Understanding how CDNs serve the same files to many users without copying helps grasp how data sharing avoids duplication.
Library Book Lending
Data sharing is like lending a book to many readers without buying multiple copies.
This connection shows how sharing a single resource efficiently benefits many users.
Network File Systems (NFS)
NFS allows multiple computers to access the same files over a network, similar to data sharing.
Knowing NFS helps understand how shared access to data can be managed securely and efficiently.
Common Pitfalls
#1Assuming data sharing copies data and thus provisioning extra storage unnecessarily.
Wrong approach:CREATE DATABASE copy_db CLONE original_db; -- thinking this is data sharing
Correct approach:CREATE SHARE my_share; GRANT USAGE ON DATABASE original_db TO SHARE my_share;
Root cause:Confusing cloning or copying databases with Snowflake's data sharing feature.
#2Granting broad access in shares without restricting sensitive data.
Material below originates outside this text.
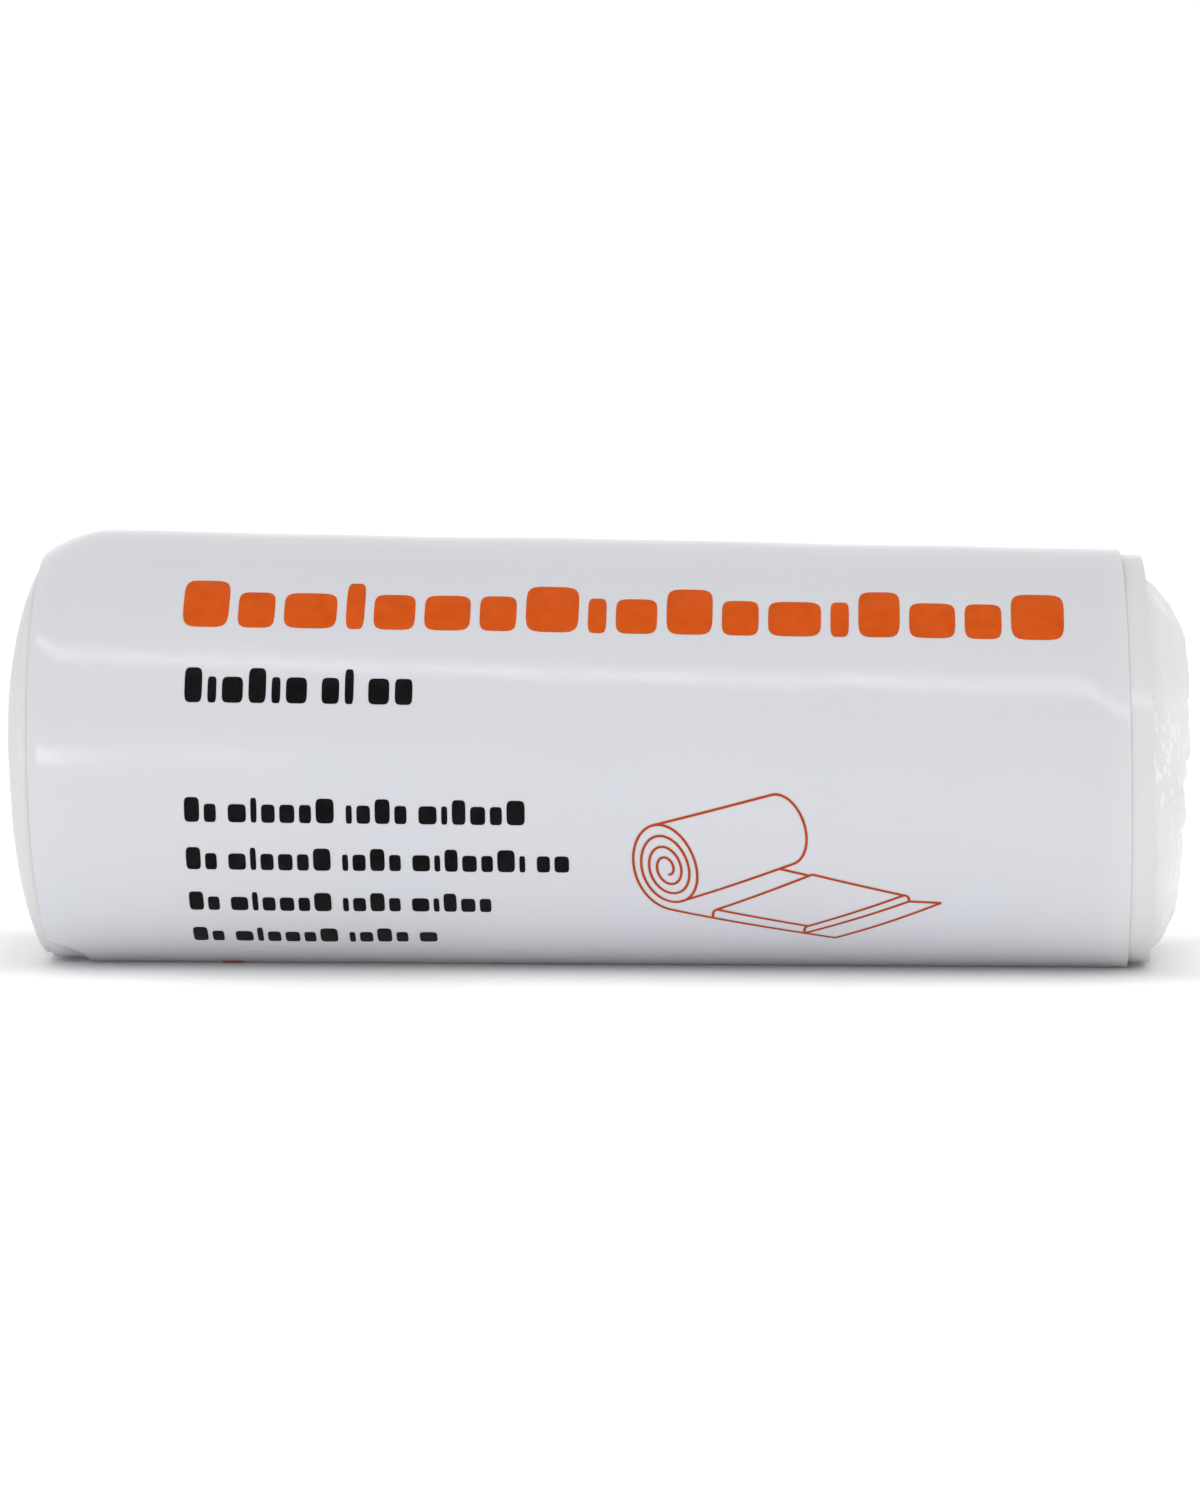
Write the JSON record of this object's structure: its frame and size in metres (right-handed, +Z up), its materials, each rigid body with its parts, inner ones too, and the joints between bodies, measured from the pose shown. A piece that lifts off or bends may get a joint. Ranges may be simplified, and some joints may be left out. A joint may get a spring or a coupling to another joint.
{
  "type": "packed first aid dressing roll",
  "caption": "Absorbent pad on a bandage strip, rolled up and packed in a tucked inner film and a wound printed film.",
  "frame": {"origin": "middle of the flat that the roll rests on, under the middle of the bandage strip's width", "axes": "+X along the roll towards the end with the loose bulge of film, -Y the printed front, +Z up"},
  "size_m": [0.0793, 0.0304, 0.0293],
  "materials": {
    "bandage_cloth": "off-white elastic gauze, matt",
    "pad_cloth": "white absorbent pad, matt",
    "inner_film": "thin translucent milky film, softly crumpled",
    "printed_film": "glossy white film with orange and black print"
  },
  "bodies": {
    "root": {"bandage_strip": "bandage_cloth", "compress_pad": "pad_cloth", "inner_film": "inner_film", "printed_wrapper": "printed_film"}
  },
  "joints": []
}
Wrong approach:GRANT SELECT ON ALL TABLES IN SCHEMA sensitive_schema TO SHARE my_share;
Correct approach:GRANT SELECT ON TABLE public_data TO SHARE my_share; -- exclude sensitive_schema
Root cause:Not understanding that shares must be carefully scoped to protect data privacy.
#3Expecting consumers to have write permissions on shared data.
Wrong approach:Consumers trying to run INSERT or UPDATE on shared tables.
Correct approach:Consumers use SELECT queries only; data owners manage writes.
Root cause:Misunderstanding that shared data is read-only for consumers.
Key Takeaways
Data sharing allows multiple users to access the same data directly without making copies.
Eliminating data copies saves storage, reduces errors, and keeps data consistent for all users.
Snowflake implements data sharing by creating metadata shares that point to original data securely.
Data sharing balances openness with strict access controls to protect data privacy and integrity.
While storage costs drop with data sharing, compute costs depend on how consumers query the data.